Ab initio prediction of optoelectronics behavior of Pr+3, Sm+3 doped in novel niobates Y3NbO7 phosphors using GGA plus U functional: A study for optoelectronics devices

The conversion of blue light to white light may now be done more effectively than with non-rare-earth red phosphors (LEDs), It makes it possible to swap out ageing incandescent light bulbs for more energy-efficient light emitting diodes. Yttrium Niobate Y3NbO7: Pr+3, Sm+3 phosphors have a narrow band emission that is brightly red or yellowish-red in color, making it possible to create high-power phosphor-converted LEDs (pc-LED) using this combination.
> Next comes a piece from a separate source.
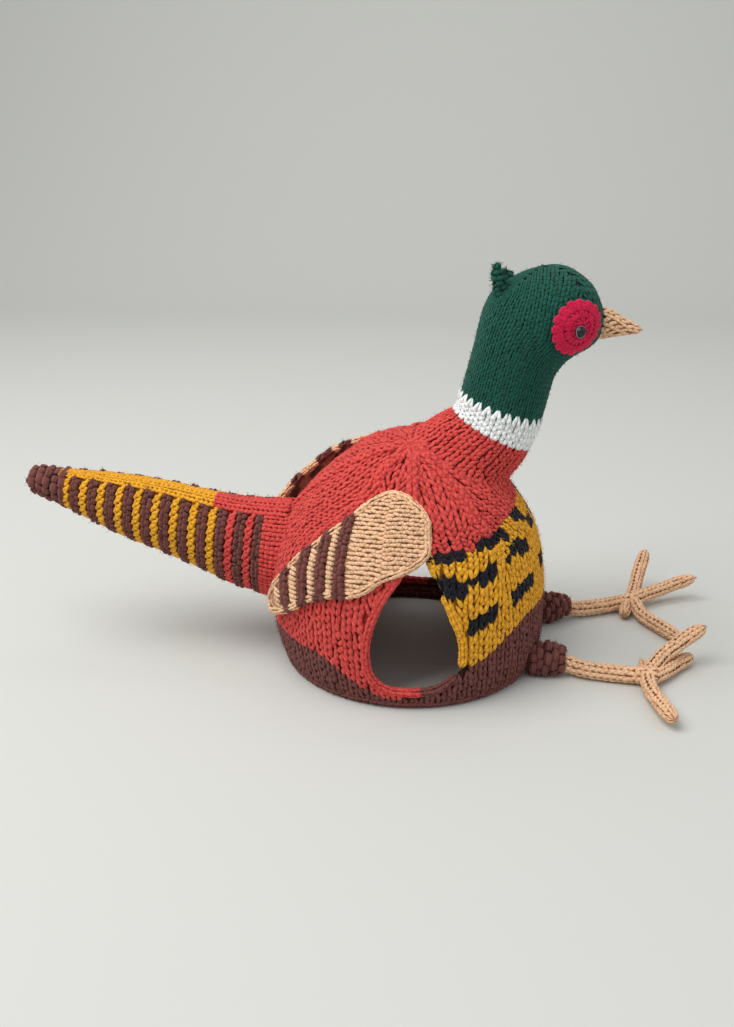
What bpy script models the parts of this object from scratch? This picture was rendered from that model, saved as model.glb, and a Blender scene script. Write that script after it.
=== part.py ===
"""Knitted tea cosy in the form of a cock pheasant, resting on its hem. Metres, +Z up.

The bird looks along +X, and its right side faces -Y. Every piece is modelled about the centre of
the hem on the table, and hangs from one empty that puts the middle of the whole thing at the origin.
"""
import math

import bmesh
import bpy
import numpy as np
from mathutils import Vector
from mathutils.bvhtree import BVHTree

# ---------------------------------------------------------------- driving dimensions
MM = 0.001
HEM_CENTRE = (0.0213, -0.0125, 0.0)      # of the dome, so that the whole is centred on the origin
SEAM_GAP = 0.35 * MM                     # between two pieces that are sewn together
WALL = 4.2 * MM                          # the dome's knitted wall
CUFF_PULL = 3.6 * MM
UNEVENNESS = 0.7 * MM
AROUND_DOME = 48                         # steps round the dome
OUTSIDE_ROWS = 19
INSIDE_ROWS = 14
CUTTER_REACH = 130 * MM                  # of the slits' cutter, past both sides of the dome

WING_THICK = 3.4 * MM
WING_RIDGE = 1.6 * MM                    # how far a brown garter ridge stands out of a wing
WING_RIDGES_AT = (-113.5, -122.8, -131.6, -142.0)    # degrees round the dome
WING_RIDGE_HALF_WIDTH = 2.4              # degrees
WING_LEAN = 4.0                          # degrees that a ridge runs back from its foot to its top

TAIL_RIDGE_PITCH = 12.95 * MM            # one brown and one pale garter ridge
TAIL_FIRST_RIDGE = -231.0 * MM           # the brown ridge next to the tip
TAIL_RIDGES = 11
TAIL_RIDGE_RISE = 1.6 * MM
TAIL_PALE_RISE = 0.7 * MM
TAIL_LEAN = math.radians(5.0)
TAIL_TIP_SECTIONS = (-269.0, -267.5, -264.0, -259.0, -254.0, -248.5, -243.0)      # along X
TAIL_BASE_SECTIONS = (-93.0, -84.0, -74.0)

EYE_FACING = (0.58, 0.81, 0.05)          # which way the left patch looks
DROP_FROM = 50 * MM                      # how far outside the head a drop on to it starts
EYE_RADIUS = 18.0 * MM
EYE_SCALLOPS = 16
EYE_THICK = 2.6 * MM
EYE_CENTRE = (104.0 * MM, 30.0 * MM, 236.0 * MM)
BEAD_AHEAD = (1.4 * MM, 0.0, -1.8 * MM)  # from the middle of the patch
BEAD_RADIUS = 3.5 * MM
BEAD_THICK = 4.0 * MM

TUFT_RADIUS = 3.9 * MM
CUFF_RADIUS = 10.4 * MM
LEG_RADIUS = 5.7 * MM
TOE_RADIUS = 5.1 * MM
HIND_RADIUS = 4.4 * MM

# The dome, from hem to crown: height, radius, and how far the section's centre lies forward.
DOME = (
    # height  radius  forward
    (0.0,     85.5,   3.0),
    (8.0,     90.0,   3.0),
    (22.0,    93.0,   2.0),
    (42.0,    94.5,   1.0),
    (62.0,    94.5,   0.0),
    (82.0,    91.0,   0.5),
    (100.0,   83.8,   1.8),
    (116.0,   73.2,   2.8),
    (130.0,   61.4,   4.5),
    (142.0,   48.0,   6.0),
    (151.5,   32.5,   6.0),
    (157.0,   16.5,   5.0),
    (158.8,   0.0,    3.0),
)

# The open slit in each side, seen from the side: height, rear edge and front edge along X.
SLIT = (
    # height  rear    front
    (13.2,    8.0,    11.0),
    (14.6,    -6.0,   22.0),
    (20.0,    -14.6,  32.5),
    (28.0,    -18.4,  38.5),
    (38.0,    -19.7,  40.0),
    (50.0,    -18.8,  38.6),
    (64.0,    -15.2,  33.2),
    (78.0,    -8.6,   27.6),
    (92.0,    0.6,    21.4),
    (103.0,   7.0,    15.6),
    (107.5,   10.5,   12.0),
)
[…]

Through analyzing the optoelectronic properties of Y3NbO7 and Y3NbO7: Ln+3 (Ln = Pr, Sm) phosphor compounds, we gained fundamental knowledge of pc-LED activity by computing band gap values using the most recent methodology, density functional theory (DFT). The correlation of the Sm, Pr-f orbitals with the GGA + U was taken into account for the doped Y3NbO7: Ln+3 (Ln = Pr, Sm) material. Throughout the research, we analyzed the electrical characteristics and optical responses of both materials. The parent compound Y3NbO7 band gap is decreased with Pr, Sm doping, resulting in significant absorption at higher energy wavelengths (from blue to green). Additionally, we computed a number of photon energy-related functions, including the complex dielectric function's imaginary and real components, refractive index, absorption coefficient, electron energy loss spectrum, reflectivity, optical conductivity, and extinction coefficient.